In New Delhi, thousands paraded through rainy streets holding aloft black umbrellas and banners, shouting slogans and forcing offices, shops, restaurants, banks and movie houses to close. A mob of 100,000 paraded from New Delhi's Red Fort to Ramlila ground, where Nehru often addresses open-air meetings. But this time it was Communists who harangued them. In Calcutta and in Patna the picture was similar. With suspicious spontaneity the rioters, in many cases led by Communists, denounced the Nehru government for not backing the satyagrahis and demanded that troops be sent into Goa.

Nehru Fights Back. In the New Delhi Parliament, while mobs paraded outside, Nehru declared the Portuguese action in Goa "brutal and uncivilized," but added: "We will not be forced or hustled into what we consider wrong action . . . The Portuguese are deliberately trying to provoke us." At a specially summoned meeting of the parliamentary parties, he denounced the riots, accused opposition parties, especially the Communists, of organizing the riots deliberately to discredit him. Next day in Parliament he apologized to all foreign missions and foreign firms who had suffered, offered full compensation.
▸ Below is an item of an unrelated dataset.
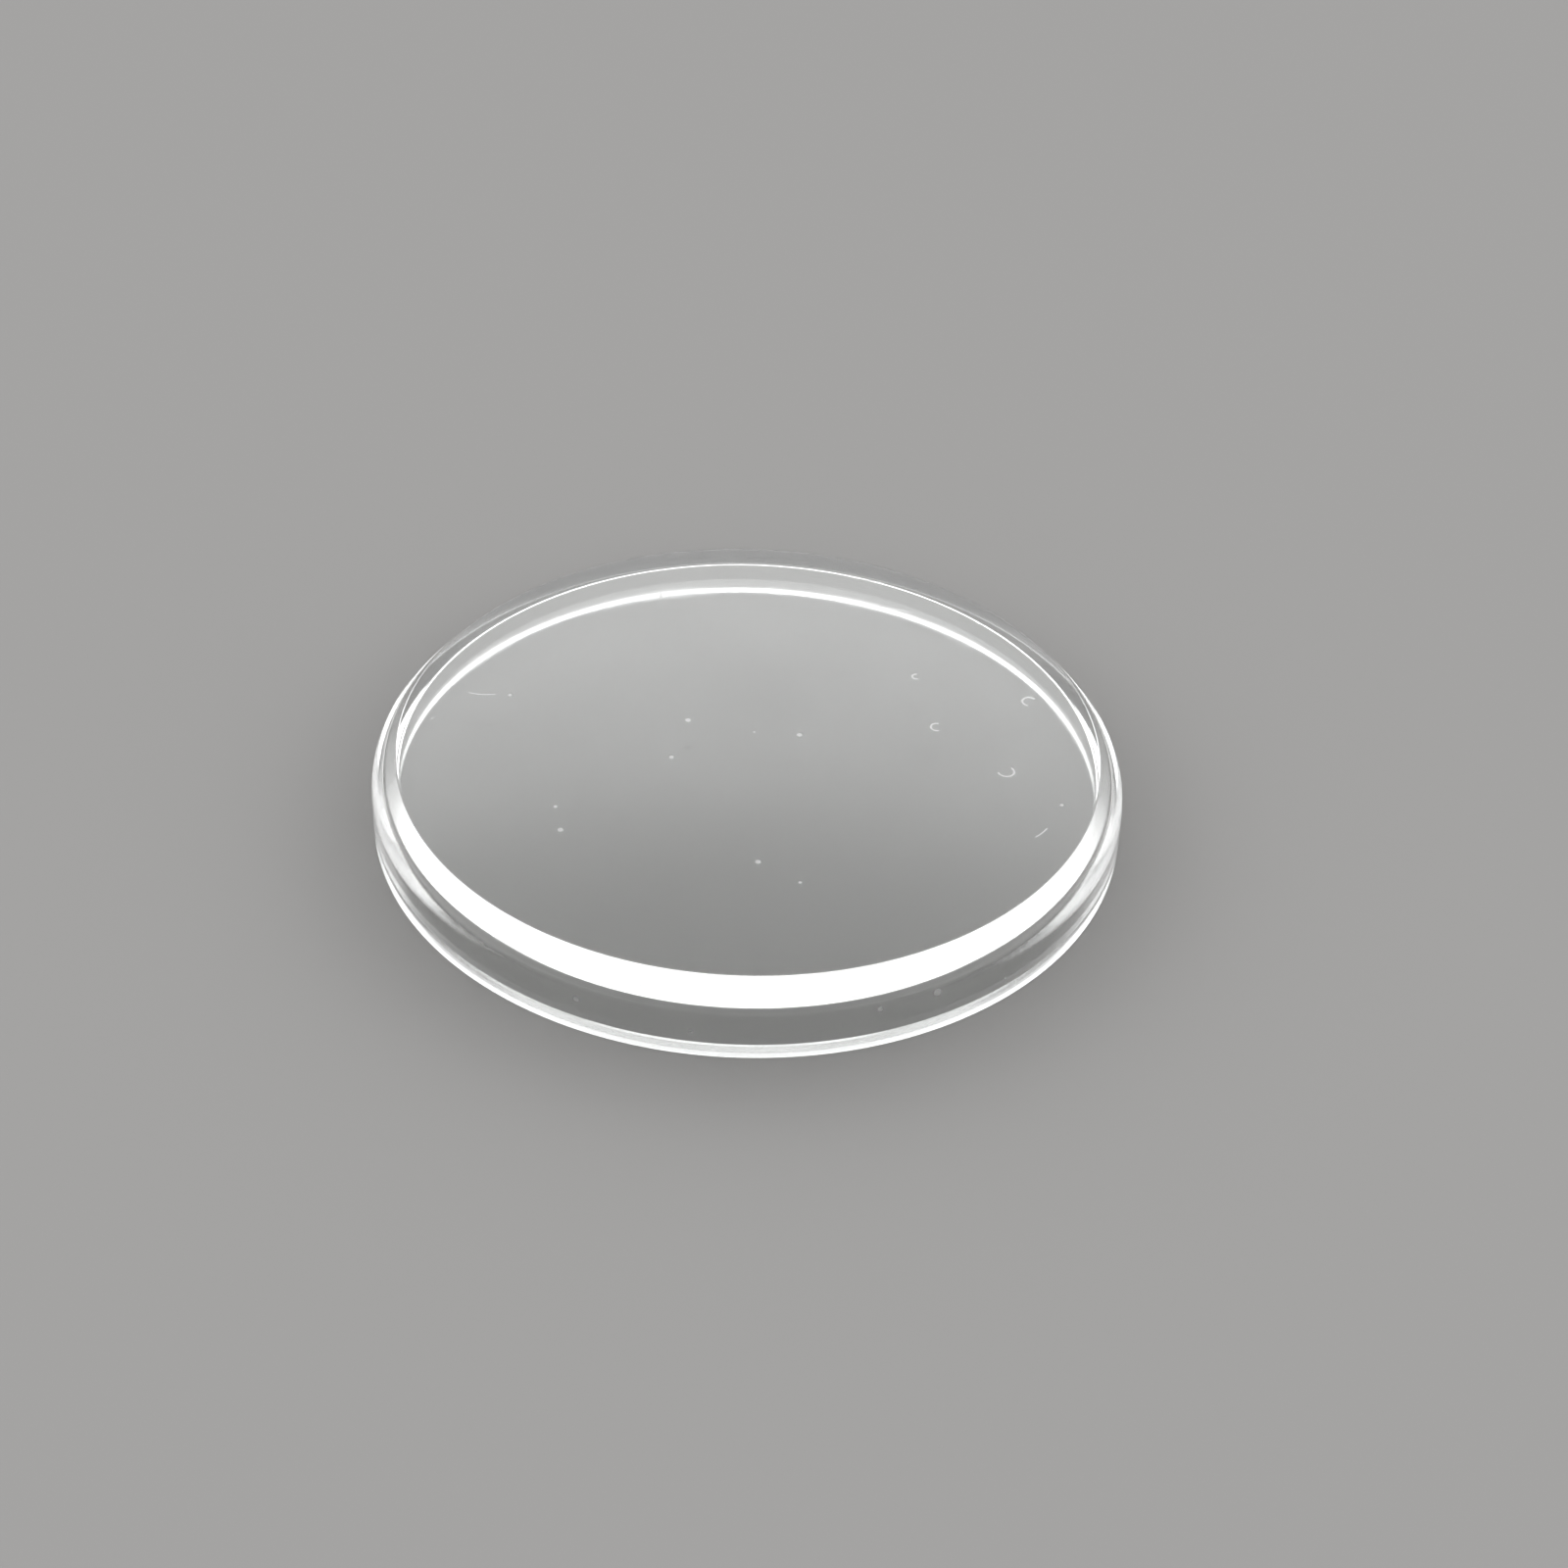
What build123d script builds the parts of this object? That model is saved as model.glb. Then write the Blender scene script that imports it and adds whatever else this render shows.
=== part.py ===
from build123d import *
import math
import os

# A clear watch crystal, moulded in one piece: a shallow cup that stands mouth down on its foot,
# with its polished top up. Everything is turned about one upright axis.
# Lengths are millimetres. +Z is up, and the origin is the centre of the ring that the foot rests on.

# Outside
crystal_diameter = 31.5
top_edge_height = 3.37
crown_rise = 0.15
bevel_width = 1.03
bevel_angle = 48
top_edge_radius = 0.12
bevel_blend_radius = 1.2

# Inside
wall_thickness = 1.05
sheet_thickness = 1.52
ceiling_rise = 0.4
cove_radius = 0.2

# Foot
lead_in_height = 0.6
lead_in_depth = 0.02
foot_bevel_width = 0.42
foot_bevel_height = 0.2
foot_edge_radius = 0.03


def cap_curve(edge_radius, edge_height, rise):
    """One side of a cap: an arc of a sphere centred on the axis, from the cap's edge up to its middle."""
    cap_radius = (edge_radius ** 2 / rise + rise) / 2
    cap_centre = edge_height + rise - cap_radius
    edge_angle = math.degrees(math.atan2(edge_height - cap_centre, edge_radius))
    return CenterArc((0, cap_centre), cap_radius, edge_angle, 90 - edge_angle)


def rounded(section, corner, radius):
    """The section with the corner that lies at a given point rounded."""
    vertex = section.vertices().sort_by_distance(corner)[0]
    return section.fillet_2d(radius, [vertex])


def crystal_section():
    """Half of the cut through the axis, with the radius along X and the height along Y.

    Outside, the domed top ends in a crisp edge and a bevel runs down from it into the upright wall,
    which draws in a little towards the foot, so that the crystal starts easily in its bezel. Inside,
    the wall is upright from a bevel round the mouth to the small cove under the ceiling.
    """
    outer_radius = crystal_diameter / 2
    mouth_radius = outer_radius - wall_thickness
    ceiling_height = top_edge_height + crown_rise - sheet_thickness
    bevel_drop = bevel_width * math.tan(math.radians(bevel_angle))

    top_edge = (outer_radius - bevel_width, top_edge_height)
    bevel_foot = (outer_radius, top_edge_height - bevel_drop)
    lead_in = (outer_radius, lead_in_height)
    foot_outside = (outer_radius - lead_in_depth, 0)
    foot_inside = (mouth_radius + foot_bevel_width, 0)
    mouth = (mouth_radius, foot_bevel_height)
    cove = (mouth_radius, ceiling_height - ceiling_rise)

    crown = cap_curve(*top_edge, crown_rise)
    ceiling = cap_curve(*cove, ceiling_rise)
    walls = Polyline(top_edge, bevel_foot, lead_in, foot_outside, foot_inside, mouth, cove)
    axis_line = Line(ceiling @ 1, crown @ 1)
    section = make_face([crown, ceiling, axis_line] + walls.edges()).face()

    section = rounded(section, top_edge, top_edge_radius)
    section = rounded(section, bevel_foot, bevel_blend_radius)
    section = rounded(section, cove, cove_radius)
    for corner in (foot_outside, foot_inside, mouth):
        section = rounded(section, corner, foot_edge_radius)
    return section


def make_crystal():
    """The whole crystal: its section stood upright and turned once round the axis."""
    return revolve(Plane.XZ * crystal_section(), Axis.Z, 360)


os.makedirs("parts", exist_ok=True)
crystal = make_crystal()
crystal.label = "crystal"
export_step(crystal, "parts/crystal.step")
print("volume mm3", round(crystal.volume, 2), "size", crystal.bounding_box().size)
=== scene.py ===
import math

import bpy
import numpy as np
from mathutils import Matrix, Vector


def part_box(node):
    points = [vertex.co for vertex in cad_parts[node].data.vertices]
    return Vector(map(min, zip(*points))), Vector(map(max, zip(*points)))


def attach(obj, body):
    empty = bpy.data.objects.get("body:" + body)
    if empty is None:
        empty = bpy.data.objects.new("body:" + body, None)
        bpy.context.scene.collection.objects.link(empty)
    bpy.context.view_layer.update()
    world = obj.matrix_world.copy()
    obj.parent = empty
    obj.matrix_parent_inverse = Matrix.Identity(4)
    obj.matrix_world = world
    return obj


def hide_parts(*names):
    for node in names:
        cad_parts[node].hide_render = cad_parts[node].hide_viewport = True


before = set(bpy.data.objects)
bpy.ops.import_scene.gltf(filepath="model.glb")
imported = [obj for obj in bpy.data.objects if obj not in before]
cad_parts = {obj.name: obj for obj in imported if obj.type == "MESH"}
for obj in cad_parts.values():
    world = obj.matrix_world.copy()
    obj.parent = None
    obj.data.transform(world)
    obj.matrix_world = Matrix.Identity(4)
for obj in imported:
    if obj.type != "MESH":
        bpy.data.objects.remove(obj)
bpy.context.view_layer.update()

# A clear acrylic watch crystal, top up on a plain pale floor under a soft sky of light.
# Metres. The crystal is turned about the Z axis and stands on z = 0, as in the frame.

MM = 0.001

# Sizes of the crystal. Its reach and height come from the frame, and the rest are the part's own values.
OUTER_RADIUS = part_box("crystal")[1].x
CRYSTAL_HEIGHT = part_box("crystal")[1].z
CROWN_RISE = 0.15 * MM
BEVEL_WIDTH = 1.03 * MM
BEVEL_ANGLE = math.radians(48)
TOP_EDGE_RADIUS = 0.12 * MM
BEVEL_BLEND_RADIUS = 1.2 * MM
WALL_THICKNESS = 1.05 * MM
SHEET_THICKNESS = 1.52 * MM
CEILING_RISE = 0.4 * MM
COVE_RADIUS = 0.2 * MM
LEAD_IN_HEIGHT = 0.6 * MM
LEAD_IN_DEPTH = 0.02 * MM
FOOT_BEVEL_WIDTH = 0.42 * MM
FOOT_BEVEL_HEIGHT = 0.2 * MM
FOOT_EDGE_RADIUS = 0.03 * MM

TOP_EDGE_HEIGHT = CRYSTAL_HEIGHT - CROWN_RISE
TOP_EDGE_REACH = OUTER_RADIUS - BEVEL_WIDTH
BEVEL_DROP = BEVEL_WIDTH * math.tan(BEVEL_ANGLE)
MOUTH_RADIUS = OUTER_RADIUS - WALL_THICKNESS

# Fineness of the turned mesh
TURN_STEPS = 480
CAP_STEPS = 26
BLEND_STEPS = 24
EDGE_STEPS = 12
FOOT_STEPS = 6
WALL_STEPS = 5

# Marks on the polished top. Each starts with its place in millimetres from the axis, right and rear.
# Then comes a dot's radius, or a curl's radius and the way that its closed side faces, or a fibre's
# length and direction. Lengths are in millimetres and directions in degrees.
DOTS = ((2.1, 0.6, 0.23), (0.5, -7.9, 0.22), (-2.6, 1.4, 0.24), (-3.2, -1.2, 0.2), (-10.2, 2.9, 0.17),
        (-7.5, -6.2, 0.22), (-7.8, -4.7, 0.16), (12.9, -3.5, 0.16), (2.2, -9.1, 0.15), (0.2, 0.7, 0.11))
CURLS = ((7.1, 5.1, 0.18, 190), (7.9, 1.5, 0.26, 180), (11.9, 3.6, 0.3, 150), (10.7, -1.4, 0.34, 300))
FIBRES = ((-11.4, 2.9, 1.3, -4), (12, -5.4, 0.9, 50), (-4.1, 10.7, 0.35, 85))

# Half the width of a curl's and a fibre's line, the part of a mark's radius or half width that is
# solid, the cosine at which a curl opens, and how far from its middle, as a share of its length, a
# fibre starts to fade
CURL_LINE = 0.09 * MM
FIBRE_LINE = 0.06 * MM
SOLID_SHARE = 0.3
CURL_OPENING = -0.35
FIBRE_FADE = 0.42

# Dust on the upright wall: turn round the axis in degrees, then height and radius in millimetres
WALL_DOTS = ((-61, 1.95, 0.3), (-70, 1.9, 0.2), (-114, 1.6, 0.22), (-97, 1.2, 0.12))

# Fine scratches from polishing: direction in degrees, seed, and the noise level over which a run shows.
# The noise that makes them is stretched along one direction, and both noises are in waves per metre.
SCRATCHES = ((12, 1, 0.6), (75, 5, 0.64), (-40, 9, 0.66))
SCRATCH_STRETCH = (90, 1500, 90)
SCRATCH_SOLID = 0.2
RUN_SCALE = 380
RUN_FADE = 0.05

# Specks: the solid part of each
SPECK_SOLID = 0.4

# Rubbed edges: radius and height of the edge's ring, reach of the rubbing, and the noise level over
# which it shows. It is full at RUBBED_LEVEL.
RUBBED_EDGES = ((TOP_EDGE_REACH, TOP_EDGE_HEIGHT, 0.12 * MM, 0.45),
                (OUTER_RADIUS - LEAD_IN_DEPTH, 0, 0.2 * MM, 0.4))
RUBBED_SCALE = 2600
RUBBED_LEVEL = 0.75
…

For once the India press was sharply critical of Nehru. The influential Times of India attacked him for "vacillation, contradiction and appeasement." The Bombay Free Press Journal accused the premier of "obliquely encouraging the satyagrahis with vague, irresponsible statements that satyagraha will solve the problems of Goan freedom." Many influential Indians, itching for a little direct action in Goa, were asking, "What do we spend $400 million a year on an army for?" But Nehru clung stubbornly to what he called his "basic policy of peaceful approach." He cautiously added: "Of course there may be variations."